Тексты-картины и экфразисы в романе Ф. М. Достоевского «Идиот» - страница 37



Поднесение и получение портрета в дар – распространенный сюжет как живописного, так и словесного искусства, который передается эффектно и выразительно средствами диалогического экфразиса. Избегая пространных отступлений в теорию, ограничимся замечанием, что опираясь на бахтинский подход, о «хронотопе дарения» можно говорить так же точно, как о «хронотопе встречи» или «хронотопе дороги»[88]. Экфразисы портретов можно классифицировать по системе, разработанной Кранцем, но поскольку его классификационные принципы рассчитаны на максимально широкий ассортимент стихотворений-картин, специфика межсубъектных отношений: даритель – получатель дара, столь важная для толкования стихотворных портретов, им не учитывается[89].

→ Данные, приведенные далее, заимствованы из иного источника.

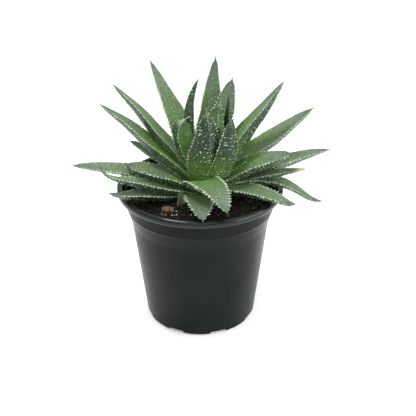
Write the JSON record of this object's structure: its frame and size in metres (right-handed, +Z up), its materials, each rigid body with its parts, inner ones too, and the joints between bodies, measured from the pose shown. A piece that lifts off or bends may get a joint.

В интимной жизни и домашней культуре подаренный портрет (а с середины XIX в. и фотопортрет) воспринимался как обещание, залог встречи. В сюжетике словесного повествования обретение портрета побуждало героя отправиться на полные приключений поиски, служило напутствием, залогом встречи, обещанием взаимной верности. Экфразис «женский портрет как дар / подношение» предполагал, что дарительницей была суженая, дама сердца, а адресатом и получателем портрета – ее избранник. Портретная рама, футляр, в случае с миниатюрой превращавший портрет в талисман, позднее, в фотографии – границы поля фотобумаги, на которой запечатлелось изображение дарительницы, приобретали особую смысловую значимость, символизируя разлуку, невозможность быть в данное время вместе. В такого рода портретах лицо и поза дарительницы представительствовали от живого мира ее обитания и от мира ее сердечных чувств. А переживание удаленности «оригинала», воспороизведенного на холсте, от самой дарительницы укрепляло в получателе дара веру и надежду на победу над временными и пространственными преградами, разделяющими любящих. Портрет, врученный как дар, становился реликвией. Эмоционально-смысловые оттенки интерпретаций, которые заключал в себе такого рода портрет-реликвия, были чрезвычайно богаты и остаются такими же поныне[90].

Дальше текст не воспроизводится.